● **Task description**:
Quote exactly, and only, the lines of the material below from the line with "the basin's floor" through the line with "bpy.data.objects.remove(obj)".

● **Given data**:
— START —

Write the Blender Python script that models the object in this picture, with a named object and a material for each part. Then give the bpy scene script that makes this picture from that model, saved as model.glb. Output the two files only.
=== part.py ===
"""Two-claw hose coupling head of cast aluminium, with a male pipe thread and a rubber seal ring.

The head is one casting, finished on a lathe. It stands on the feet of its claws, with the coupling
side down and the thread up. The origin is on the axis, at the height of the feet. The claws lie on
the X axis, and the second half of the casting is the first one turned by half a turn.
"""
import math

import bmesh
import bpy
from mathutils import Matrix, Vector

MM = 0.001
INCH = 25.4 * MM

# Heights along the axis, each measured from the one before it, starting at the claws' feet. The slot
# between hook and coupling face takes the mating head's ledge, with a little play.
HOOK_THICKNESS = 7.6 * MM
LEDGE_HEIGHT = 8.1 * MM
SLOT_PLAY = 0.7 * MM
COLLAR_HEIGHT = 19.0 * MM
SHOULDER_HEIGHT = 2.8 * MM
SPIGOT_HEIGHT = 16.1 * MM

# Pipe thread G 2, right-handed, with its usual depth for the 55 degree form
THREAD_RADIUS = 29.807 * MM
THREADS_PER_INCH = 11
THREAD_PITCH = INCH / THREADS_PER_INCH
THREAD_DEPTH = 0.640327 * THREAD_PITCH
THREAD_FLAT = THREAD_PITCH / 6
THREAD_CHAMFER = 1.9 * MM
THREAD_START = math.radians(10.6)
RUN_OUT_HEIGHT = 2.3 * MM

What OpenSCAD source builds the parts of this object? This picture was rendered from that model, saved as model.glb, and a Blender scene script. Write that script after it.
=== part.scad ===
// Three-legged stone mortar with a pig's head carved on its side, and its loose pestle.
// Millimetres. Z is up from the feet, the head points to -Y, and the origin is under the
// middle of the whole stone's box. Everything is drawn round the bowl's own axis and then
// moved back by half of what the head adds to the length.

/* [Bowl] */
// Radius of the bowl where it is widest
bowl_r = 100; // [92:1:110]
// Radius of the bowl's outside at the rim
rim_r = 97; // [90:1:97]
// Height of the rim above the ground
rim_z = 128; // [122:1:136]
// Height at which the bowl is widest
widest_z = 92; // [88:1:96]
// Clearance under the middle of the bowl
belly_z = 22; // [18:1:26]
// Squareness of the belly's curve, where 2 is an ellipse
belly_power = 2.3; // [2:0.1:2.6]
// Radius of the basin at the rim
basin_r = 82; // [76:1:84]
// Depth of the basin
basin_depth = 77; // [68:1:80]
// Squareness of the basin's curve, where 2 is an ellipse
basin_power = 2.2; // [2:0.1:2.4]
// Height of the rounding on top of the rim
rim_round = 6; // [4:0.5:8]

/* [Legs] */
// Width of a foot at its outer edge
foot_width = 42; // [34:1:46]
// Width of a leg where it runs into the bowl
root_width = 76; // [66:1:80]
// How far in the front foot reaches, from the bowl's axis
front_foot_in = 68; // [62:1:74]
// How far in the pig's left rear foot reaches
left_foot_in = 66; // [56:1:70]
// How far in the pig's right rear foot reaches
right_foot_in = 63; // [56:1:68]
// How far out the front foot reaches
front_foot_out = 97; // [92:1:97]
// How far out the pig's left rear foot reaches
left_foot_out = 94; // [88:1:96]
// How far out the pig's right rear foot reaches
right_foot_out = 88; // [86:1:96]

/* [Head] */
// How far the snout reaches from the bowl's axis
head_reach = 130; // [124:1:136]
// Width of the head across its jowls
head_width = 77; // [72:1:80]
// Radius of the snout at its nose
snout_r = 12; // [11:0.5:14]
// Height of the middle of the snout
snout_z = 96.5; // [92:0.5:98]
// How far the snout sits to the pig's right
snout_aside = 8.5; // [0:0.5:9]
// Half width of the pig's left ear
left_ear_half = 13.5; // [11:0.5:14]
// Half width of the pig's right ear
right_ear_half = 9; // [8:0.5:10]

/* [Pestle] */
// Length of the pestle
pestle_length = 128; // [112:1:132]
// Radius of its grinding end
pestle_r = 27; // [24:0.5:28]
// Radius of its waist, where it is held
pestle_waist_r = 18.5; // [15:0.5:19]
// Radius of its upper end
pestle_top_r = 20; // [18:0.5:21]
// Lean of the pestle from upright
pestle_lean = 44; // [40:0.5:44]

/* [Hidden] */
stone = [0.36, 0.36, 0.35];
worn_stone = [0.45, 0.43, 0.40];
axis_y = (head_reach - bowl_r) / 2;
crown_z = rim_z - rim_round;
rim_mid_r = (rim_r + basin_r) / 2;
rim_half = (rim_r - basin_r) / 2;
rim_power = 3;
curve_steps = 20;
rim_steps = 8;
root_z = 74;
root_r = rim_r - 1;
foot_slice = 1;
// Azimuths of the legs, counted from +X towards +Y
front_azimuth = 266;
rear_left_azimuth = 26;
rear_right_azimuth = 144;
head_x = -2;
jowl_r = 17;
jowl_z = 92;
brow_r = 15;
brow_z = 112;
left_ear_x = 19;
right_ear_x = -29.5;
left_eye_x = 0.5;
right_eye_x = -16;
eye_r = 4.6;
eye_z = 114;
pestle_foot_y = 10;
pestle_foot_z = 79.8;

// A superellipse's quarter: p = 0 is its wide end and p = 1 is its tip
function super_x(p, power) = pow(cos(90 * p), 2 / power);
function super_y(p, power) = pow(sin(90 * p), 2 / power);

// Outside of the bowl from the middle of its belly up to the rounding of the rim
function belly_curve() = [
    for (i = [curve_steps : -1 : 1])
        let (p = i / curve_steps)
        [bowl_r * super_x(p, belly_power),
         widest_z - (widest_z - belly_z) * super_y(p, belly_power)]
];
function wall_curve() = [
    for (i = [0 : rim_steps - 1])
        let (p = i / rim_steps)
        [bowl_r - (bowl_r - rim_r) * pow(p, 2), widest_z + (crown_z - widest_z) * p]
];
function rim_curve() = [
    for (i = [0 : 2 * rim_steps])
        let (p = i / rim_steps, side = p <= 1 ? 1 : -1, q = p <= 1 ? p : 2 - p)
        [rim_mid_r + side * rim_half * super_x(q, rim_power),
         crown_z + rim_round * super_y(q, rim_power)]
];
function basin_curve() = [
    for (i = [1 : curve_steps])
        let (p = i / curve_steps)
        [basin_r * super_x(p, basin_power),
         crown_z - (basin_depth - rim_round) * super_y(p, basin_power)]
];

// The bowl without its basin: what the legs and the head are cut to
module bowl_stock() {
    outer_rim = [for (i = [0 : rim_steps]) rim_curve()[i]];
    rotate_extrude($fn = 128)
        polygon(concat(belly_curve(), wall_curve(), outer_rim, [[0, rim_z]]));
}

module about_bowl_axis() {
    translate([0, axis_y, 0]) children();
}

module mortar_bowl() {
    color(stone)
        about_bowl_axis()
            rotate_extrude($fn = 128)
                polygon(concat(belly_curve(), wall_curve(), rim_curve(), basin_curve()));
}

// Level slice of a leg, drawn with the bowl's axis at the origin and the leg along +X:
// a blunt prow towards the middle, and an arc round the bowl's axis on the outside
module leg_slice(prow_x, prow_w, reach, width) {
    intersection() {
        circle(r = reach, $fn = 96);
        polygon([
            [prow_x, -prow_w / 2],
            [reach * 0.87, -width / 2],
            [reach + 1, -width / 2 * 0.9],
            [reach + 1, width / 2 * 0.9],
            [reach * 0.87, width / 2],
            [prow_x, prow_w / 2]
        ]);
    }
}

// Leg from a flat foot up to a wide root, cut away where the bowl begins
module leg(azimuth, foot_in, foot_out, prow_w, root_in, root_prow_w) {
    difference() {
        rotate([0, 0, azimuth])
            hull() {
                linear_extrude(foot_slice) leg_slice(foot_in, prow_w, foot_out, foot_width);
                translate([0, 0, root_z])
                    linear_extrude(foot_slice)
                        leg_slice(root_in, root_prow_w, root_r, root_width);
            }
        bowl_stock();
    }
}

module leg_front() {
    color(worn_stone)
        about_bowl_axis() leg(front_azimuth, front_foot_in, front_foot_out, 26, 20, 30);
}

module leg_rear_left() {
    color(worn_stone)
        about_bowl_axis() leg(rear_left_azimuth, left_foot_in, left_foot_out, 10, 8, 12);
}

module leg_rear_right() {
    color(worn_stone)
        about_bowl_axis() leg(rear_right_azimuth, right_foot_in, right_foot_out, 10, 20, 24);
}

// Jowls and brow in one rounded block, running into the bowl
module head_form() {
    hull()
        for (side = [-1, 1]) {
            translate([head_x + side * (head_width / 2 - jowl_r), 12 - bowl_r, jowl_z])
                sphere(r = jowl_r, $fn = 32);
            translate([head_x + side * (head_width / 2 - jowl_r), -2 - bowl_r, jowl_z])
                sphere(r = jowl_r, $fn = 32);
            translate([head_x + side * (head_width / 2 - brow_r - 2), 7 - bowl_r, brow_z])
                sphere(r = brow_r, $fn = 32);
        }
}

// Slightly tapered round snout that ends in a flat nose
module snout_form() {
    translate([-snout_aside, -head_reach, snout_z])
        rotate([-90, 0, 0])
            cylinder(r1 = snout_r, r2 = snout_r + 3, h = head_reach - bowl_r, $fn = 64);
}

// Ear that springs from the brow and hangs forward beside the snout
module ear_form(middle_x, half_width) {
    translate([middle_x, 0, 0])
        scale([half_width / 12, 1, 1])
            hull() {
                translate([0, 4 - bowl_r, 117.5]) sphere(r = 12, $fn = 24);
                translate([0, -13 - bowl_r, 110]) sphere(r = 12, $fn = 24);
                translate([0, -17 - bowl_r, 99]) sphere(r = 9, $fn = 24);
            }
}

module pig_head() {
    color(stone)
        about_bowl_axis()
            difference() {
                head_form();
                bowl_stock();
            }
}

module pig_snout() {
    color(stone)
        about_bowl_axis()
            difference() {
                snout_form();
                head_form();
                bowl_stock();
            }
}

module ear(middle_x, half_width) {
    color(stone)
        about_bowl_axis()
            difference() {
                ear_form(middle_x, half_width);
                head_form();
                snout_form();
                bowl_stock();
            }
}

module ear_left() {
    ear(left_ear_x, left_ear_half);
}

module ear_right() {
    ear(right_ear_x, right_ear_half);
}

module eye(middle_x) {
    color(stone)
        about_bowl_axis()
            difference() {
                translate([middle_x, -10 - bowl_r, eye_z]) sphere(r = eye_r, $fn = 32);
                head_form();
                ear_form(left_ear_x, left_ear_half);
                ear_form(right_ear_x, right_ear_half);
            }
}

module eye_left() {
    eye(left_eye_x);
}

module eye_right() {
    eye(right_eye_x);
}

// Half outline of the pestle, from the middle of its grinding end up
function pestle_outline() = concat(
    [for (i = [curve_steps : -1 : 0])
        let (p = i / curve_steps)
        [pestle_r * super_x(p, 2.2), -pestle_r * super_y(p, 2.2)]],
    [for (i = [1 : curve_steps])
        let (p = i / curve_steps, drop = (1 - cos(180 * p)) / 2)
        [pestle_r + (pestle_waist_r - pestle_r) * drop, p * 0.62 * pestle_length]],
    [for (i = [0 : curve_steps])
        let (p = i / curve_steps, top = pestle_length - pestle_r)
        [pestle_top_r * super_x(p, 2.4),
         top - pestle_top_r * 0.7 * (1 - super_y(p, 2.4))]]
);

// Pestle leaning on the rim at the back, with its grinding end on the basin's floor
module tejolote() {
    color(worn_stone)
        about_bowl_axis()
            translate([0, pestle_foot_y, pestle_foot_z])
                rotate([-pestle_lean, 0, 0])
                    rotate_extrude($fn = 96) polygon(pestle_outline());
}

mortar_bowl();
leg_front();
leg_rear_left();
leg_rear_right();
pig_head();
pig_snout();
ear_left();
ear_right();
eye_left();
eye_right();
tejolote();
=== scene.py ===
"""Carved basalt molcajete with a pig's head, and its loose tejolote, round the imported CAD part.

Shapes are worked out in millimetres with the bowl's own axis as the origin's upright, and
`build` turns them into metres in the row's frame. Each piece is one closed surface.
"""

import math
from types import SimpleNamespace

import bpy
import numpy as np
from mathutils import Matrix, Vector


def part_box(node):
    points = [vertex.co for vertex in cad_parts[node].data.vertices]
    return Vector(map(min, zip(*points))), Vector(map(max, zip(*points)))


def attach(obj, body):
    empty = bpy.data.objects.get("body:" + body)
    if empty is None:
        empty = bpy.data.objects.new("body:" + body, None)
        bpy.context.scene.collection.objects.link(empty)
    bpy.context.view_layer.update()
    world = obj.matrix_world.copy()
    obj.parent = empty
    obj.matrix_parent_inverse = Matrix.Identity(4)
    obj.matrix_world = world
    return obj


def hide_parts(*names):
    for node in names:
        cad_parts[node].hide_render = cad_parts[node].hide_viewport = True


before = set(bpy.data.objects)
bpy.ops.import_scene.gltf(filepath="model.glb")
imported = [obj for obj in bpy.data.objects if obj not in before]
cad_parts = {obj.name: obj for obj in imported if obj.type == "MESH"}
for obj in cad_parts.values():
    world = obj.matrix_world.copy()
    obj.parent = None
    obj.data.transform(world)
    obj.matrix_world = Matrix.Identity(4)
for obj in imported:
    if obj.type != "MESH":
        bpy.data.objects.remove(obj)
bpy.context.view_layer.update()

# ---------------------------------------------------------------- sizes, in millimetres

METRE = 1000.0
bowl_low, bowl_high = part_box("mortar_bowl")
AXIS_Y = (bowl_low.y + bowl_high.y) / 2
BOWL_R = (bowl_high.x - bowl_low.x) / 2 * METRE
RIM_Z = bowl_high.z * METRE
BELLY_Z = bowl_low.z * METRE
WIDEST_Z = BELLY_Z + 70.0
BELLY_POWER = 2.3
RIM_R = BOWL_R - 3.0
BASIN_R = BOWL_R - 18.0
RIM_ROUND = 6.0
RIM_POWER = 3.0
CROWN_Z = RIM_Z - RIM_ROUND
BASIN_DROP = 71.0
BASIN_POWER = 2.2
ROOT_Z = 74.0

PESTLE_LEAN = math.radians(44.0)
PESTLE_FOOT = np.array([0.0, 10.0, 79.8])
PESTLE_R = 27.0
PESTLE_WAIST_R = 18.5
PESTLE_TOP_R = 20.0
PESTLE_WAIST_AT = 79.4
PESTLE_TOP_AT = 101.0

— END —

● **Complete response**:
// Pestle leaning on the rim at the back, with its grinding end on the basin's floor
module tejolote() {
    color(worn_stone)
        about_bowl_axis()
            translate([0, pestle_foot_y, pestle_foot_z])
                rotate([-pestle_lean, 0, 0])
                    rotate_extrude($fn = 96) polygon(pestle_outline());
}

mortar_bowl();
leg_front();
leg_rear_left();
leg_rear_right();
pig_head();
pig_snout();
ear_left();
ear_right();
eye_left();
eye_right();
tejolote();
=== scene.py ===
"""Carved basalt molcajete with a pig's head, and its loose tejolote, round the imported CAD part.

Shapes are worked out in millimetres with the bowl's own axis as the origin's upright, and
`build` turns them into metres in the row's frame. Each piece is one closed surface.
"""

import math
from types import SimpleNamespace

import bpy
import numpy as np
from mathutils import Matrix, Vector


def part_box(node):
    points = [vertex.co for vertex in cad_parts[node].data.vertices]
    return Vector(map(min, zip(*points))), Vector(map(max, zip(*points)))


def attach(obj, body):
    empty = bpy.data.objects.get("body:" + body)
    if empty is None:
        empty = bpy.data.objects.new("body:" + body, None)
        bpy.context.scene.collection.objects.link(empty)
    bpy.context.view_layer.update()
    world = obj.matrix_world.copy()
    obj.parent = empty
    obj.matrix_parent_inverse = Matrix.Identity(4)
    obj.matrix_world = world
    return obj


def hide_parts(*names):
    for node in names:
        cad_parts[node].hide_render = cad_parts[node].hide_viewport = True


before = set(bpy.data.objects)
bpy.ops.import_scene.gltf(filepath="model.glb")
imported = [obj for obj in bpy.data.objects if obj not in before]
cad_parts = {obj.name: obj for obj in imported if obj.type == "MESH"}
for obj in cad_parts.values():
    world = obj.matrix_world.copy()
    obj.parent = None
    obj.data.transform(world)
    obj.matrix_world = Matrix.Identity(4)
for obj in imported:
    if obj.type != "MESH":
        bpy.data.objects.remove(obj)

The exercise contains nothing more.